The last thing Anaïs sees is fire, smoke, and chaos… and then she wakes up in her bedroom, hours before the ball. No one else remembers the deadly attack or believes her warnings of disaster. 

Not even when it happens again. And again.

If Anaïs is going to escape the nightmarish time loop, she’ll have to take control of her own fate and stop the attack before it happens. But the court’s gilded surface hides countless nobles restlessly grabbing at power, discontented commoners itching for revolution, and even overlooked royals who secretly dream of taking the throne. It’s up to Anaïs to untangle the knots of secrets and deceptions and find a way to put a stop to this herself if she ever hopes to survive past midnight.

Midnight Strikes delivers the interesting concept of a time loop in a fantasy setting. It’s not a Cinderella retelling, as one might expect from that title (or at least as I expected), but it does include interesting blood magic and the sheer determination of one girl who just wants to make the nightmare end.

One drawback is that the time loop concept, while fascinating at first, threatens to become repetitive as the story goes on, with no real sense of progress. Perhaps it’s a story that would be better to binge read, but I found it hard to pick up after pausing. Even the ending felt both rushed and unfinished.

Overall, I found it to be an okay read, but it’s definitely not one that fits my reading tastes.

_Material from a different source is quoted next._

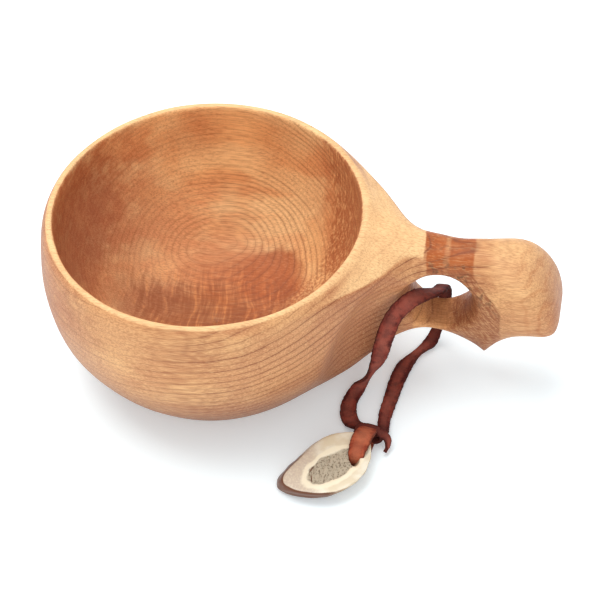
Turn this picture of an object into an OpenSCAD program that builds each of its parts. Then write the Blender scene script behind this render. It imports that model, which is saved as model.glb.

Rated: High. Profanity includes 30 uses of strong language, 8 uses of moderate language, 22 uses of mild language, and 3 uses of the name of Deity in vain. Violence is bloody, repetitive, and often gory, and characters die by countless means. Prejudice is also prevalent in the plot, with a country overtaken and assimilated into a new culture and its people viewed as lesser. Characters kiss.